▶ Data excerpt
## begin
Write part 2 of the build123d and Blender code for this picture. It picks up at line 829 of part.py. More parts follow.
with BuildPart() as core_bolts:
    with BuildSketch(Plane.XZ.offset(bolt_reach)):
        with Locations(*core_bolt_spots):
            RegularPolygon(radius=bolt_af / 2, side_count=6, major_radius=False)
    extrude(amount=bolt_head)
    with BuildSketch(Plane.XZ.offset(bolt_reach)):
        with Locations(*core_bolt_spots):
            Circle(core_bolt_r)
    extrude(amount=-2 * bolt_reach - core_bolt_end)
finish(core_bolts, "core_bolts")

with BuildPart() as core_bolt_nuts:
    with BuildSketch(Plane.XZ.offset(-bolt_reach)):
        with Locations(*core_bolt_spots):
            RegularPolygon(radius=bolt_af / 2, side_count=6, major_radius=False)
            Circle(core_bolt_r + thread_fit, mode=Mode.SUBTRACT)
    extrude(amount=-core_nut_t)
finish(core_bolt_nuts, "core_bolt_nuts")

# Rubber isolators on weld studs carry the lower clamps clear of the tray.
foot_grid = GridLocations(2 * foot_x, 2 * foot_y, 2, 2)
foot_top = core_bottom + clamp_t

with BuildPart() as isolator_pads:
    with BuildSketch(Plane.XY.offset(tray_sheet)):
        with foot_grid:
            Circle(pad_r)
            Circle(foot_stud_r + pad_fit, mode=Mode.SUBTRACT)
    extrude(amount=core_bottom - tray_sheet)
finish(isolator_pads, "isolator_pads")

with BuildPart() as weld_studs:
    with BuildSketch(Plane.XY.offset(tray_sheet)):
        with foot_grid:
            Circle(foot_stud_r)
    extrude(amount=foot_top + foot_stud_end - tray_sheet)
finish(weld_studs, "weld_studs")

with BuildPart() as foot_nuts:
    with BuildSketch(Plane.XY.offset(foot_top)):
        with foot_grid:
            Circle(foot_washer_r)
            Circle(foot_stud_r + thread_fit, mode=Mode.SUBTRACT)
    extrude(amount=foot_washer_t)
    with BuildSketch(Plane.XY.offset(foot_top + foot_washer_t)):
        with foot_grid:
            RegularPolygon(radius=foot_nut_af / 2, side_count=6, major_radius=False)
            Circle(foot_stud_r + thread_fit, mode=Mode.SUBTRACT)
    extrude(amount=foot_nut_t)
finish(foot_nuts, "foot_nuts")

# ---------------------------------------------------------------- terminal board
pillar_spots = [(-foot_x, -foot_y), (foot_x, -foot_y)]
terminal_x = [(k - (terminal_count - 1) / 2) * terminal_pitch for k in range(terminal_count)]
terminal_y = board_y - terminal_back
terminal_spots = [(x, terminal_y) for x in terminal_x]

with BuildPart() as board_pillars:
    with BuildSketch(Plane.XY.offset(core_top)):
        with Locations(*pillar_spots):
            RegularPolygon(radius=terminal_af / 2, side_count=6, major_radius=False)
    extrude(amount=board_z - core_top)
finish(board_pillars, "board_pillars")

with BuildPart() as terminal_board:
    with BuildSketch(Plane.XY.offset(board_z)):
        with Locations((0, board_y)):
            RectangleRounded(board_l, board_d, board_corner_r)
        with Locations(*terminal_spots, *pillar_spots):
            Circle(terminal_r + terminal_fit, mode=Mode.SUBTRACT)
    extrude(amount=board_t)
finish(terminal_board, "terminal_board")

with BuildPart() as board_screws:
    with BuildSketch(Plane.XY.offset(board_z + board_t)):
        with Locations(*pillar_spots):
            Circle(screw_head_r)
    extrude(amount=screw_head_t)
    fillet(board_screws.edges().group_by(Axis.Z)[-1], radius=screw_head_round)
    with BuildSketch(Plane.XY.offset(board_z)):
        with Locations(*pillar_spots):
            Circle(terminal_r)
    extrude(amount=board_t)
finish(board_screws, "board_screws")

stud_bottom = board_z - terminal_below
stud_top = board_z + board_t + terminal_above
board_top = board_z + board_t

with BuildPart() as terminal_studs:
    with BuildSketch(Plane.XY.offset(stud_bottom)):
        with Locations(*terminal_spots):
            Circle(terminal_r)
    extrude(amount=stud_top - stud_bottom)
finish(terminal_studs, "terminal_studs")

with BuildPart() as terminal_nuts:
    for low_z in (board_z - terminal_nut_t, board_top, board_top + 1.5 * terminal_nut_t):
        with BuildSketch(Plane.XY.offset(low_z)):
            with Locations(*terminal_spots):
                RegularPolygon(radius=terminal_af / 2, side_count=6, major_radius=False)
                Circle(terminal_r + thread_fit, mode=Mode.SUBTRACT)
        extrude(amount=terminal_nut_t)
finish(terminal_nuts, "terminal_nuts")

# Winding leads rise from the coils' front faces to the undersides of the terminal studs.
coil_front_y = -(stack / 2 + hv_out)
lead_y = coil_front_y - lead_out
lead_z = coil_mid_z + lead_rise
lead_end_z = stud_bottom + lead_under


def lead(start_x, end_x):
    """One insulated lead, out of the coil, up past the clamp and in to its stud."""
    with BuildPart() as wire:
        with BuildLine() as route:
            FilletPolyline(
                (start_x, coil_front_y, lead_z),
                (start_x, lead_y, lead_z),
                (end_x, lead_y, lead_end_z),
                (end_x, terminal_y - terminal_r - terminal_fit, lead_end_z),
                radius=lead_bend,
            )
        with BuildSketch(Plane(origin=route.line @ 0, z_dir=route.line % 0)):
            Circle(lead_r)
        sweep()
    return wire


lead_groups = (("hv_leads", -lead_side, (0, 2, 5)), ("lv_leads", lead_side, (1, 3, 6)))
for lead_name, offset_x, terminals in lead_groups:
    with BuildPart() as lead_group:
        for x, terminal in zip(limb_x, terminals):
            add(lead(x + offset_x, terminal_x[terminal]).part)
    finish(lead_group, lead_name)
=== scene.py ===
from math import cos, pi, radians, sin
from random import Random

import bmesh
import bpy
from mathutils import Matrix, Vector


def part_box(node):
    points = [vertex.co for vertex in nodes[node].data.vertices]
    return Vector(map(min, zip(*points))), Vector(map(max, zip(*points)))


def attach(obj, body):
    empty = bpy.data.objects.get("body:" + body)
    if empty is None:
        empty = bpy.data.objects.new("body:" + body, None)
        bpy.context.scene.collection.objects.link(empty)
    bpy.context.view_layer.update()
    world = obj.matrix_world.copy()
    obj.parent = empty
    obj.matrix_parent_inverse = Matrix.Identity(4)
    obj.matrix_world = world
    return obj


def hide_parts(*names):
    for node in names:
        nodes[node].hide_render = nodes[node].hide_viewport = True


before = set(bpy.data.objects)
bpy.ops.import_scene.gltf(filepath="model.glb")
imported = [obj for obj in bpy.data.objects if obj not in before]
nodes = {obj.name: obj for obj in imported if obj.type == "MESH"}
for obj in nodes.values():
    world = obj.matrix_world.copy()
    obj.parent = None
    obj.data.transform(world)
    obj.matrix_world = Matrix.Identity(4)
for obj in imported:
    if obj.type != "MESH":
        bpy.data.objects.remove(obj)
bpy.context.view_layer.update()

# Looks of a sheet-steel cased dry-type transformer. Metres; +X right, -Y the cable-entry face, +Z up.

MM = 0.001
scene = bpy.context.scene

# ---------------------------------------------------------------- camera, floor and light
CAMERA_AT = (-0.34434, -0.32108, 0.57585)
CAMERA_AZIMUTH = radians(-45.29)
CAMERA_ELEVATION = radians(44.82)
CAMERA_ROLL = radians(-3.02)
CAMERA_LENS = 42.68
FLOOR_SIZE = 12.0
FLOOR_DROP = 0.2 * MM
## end
In the listing above, find the line containing "lead_side, (1, 3, 6)))" and the line containing "points = [vertex.co", then repeat those two lines and everything between them exactly.

▶ Problem solution
lead_groups = (("hv_leads", -lead_side, (0, 2, 5)), ("lv_leads", lead_side, (1, 3, 6)))
for lead_name, offset_x, terminals in lead_groups:
    with BuildPart() as lead_group:
        for x, terminal in zip(limb_x, terminals):
            add(lead(x + offset_x, terminal_x[terminal]).part)
    finish(lead_group, lead_name)
=== scene.py ===
from math import cos, pi, radians, sin
from random import Random

import bmesh
import bpy
from mathutils import Matrix, Vector


def part_box(node):
    points = [vertex.co for vertex in nodes[node].data.vertices]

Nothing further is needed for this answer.